The real difficulties lie in negotiating a Programme for Government. Sinn Fein policies did not come under much forensic scrutiny during the election; their past did. The electorate was not concerned with Sinn Fein's past; they worried about housing, homelessness, healthcare and the length of their commute to work.

Sinn Fein's wish-list comes at a cost and the Irish electorate have never shown much appetite for higher taxes. Ireland is one of the most successful countries in attracting foreign direct investment (FDI) and, if those companies lose interest, then jobs will be affected. Fianna Fail will recoil from anything which doesn't promote enterprise.

Unionists will be nervous about Sinn Fein in the Irish Government, but not overly so, because they have had to share power with Sinn Fein for 20 years.
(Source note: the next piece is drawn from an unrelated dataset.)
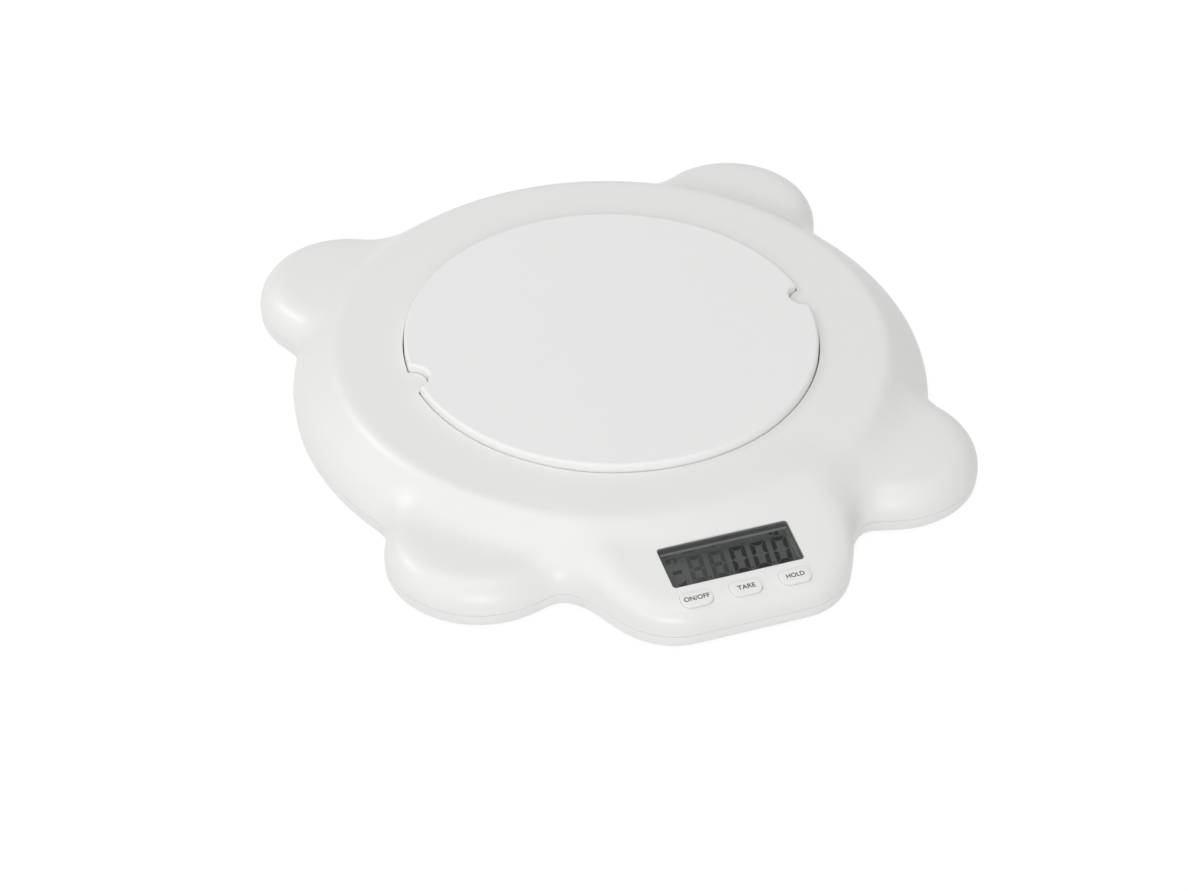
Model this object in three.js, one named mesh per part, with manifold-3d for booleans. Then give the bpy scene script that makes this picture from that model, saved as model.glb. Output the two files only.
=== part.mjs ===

While some are concerned at the sight of a Sinn Fein TD as Minister for Foreign Affairs, they shouldn't, as the safeguard is in the very title. A Sinn Fein Justice Minister is of greater concern.

The odd outcome is that if Sinn Fein do become the government partner of Fianna Fail, giving them a foot in both jurisdictions, so, too, will the SDLP via their partnership with Fianna Fail. It will be interesting to see how this dynamic works.

Change has come to Ireland and Irish politics is now definitely based on a European model. Unity is far from being the priority of the new Sinn Fein voters.

If Sinn Fein overreach on national unity, it could be a very short political honeymoon with a demanding electorate.